If you choose to press on with an anemic climb, maintain airspeed. As the end of the runway looms closer and closer along with any attendant obstacles, it is still not too late to abort. It may result in a forward crash at VX, but that’s almost always better than a stall/spin. Let me repeat that: A forward crash at VX or faster is better than a stall/spin.

Of course, VX is not a good place to be when encountering an engine issue. If you lose power, you will need to push the nose down—aggressively. That does not come naturally when you are running out of runway or the obstacle is approaching, but if you can’t hold VX, put the nose down or risk that stall/spin.

What Not to Do

That make-or-break moment where the airplane isn’t really wanting to fly and collision with an object is inevitable is the one when many (perhaps most) pilots make the worst possible wrong choice. The unfortunate tendency is to pull up.

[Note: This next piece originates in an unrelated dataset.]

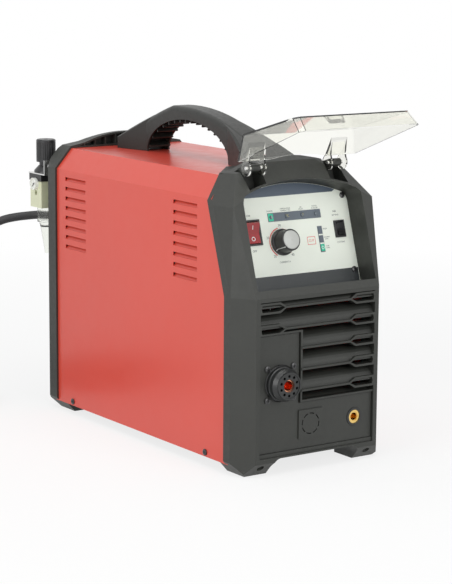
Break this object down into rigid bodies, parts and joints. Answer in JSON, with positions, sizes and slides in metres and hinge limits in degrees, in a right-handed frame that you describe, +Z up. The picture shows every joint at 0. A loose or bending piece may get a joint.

Chances are you can feel pressure on the yoke or stick while holding VX. That feel of wing loading may give you the illusion that you can “pop” it over the fence or tree top. Unfortunately, that one last yank to clear the fence, tree, rock or other obstacle may put you irrecoverably behind the power curve. It is the reason why the fatality rate is so high for takeoffs when compared with landing.

Unloading the wing and dropping below VX may give you a temporary bit of energy to clear the obstacle immediately in front of you, but the next part of this Faustian deal with the aerodynamic gods is definitely going to be an ugly amount of down. There is no Bernoulli Viagra: There is no place physics can bootstrap energy to get you back up. In the words of the rapper Ice-T, “You played your self.” It won’t end well.

What struck me during researching this article was how preventable most short-field takeoff accidents are. In nearly every investigation I read, the contributing factors were obvious, in many cases embarrassingly so. Sure, hindsight offers great clarity, but when a simple calculation shows you need 2000 feet of good pavement and no wind, it might not be a good idea to try taking off uphill and with a tailwind from a 1500-foot grass strip.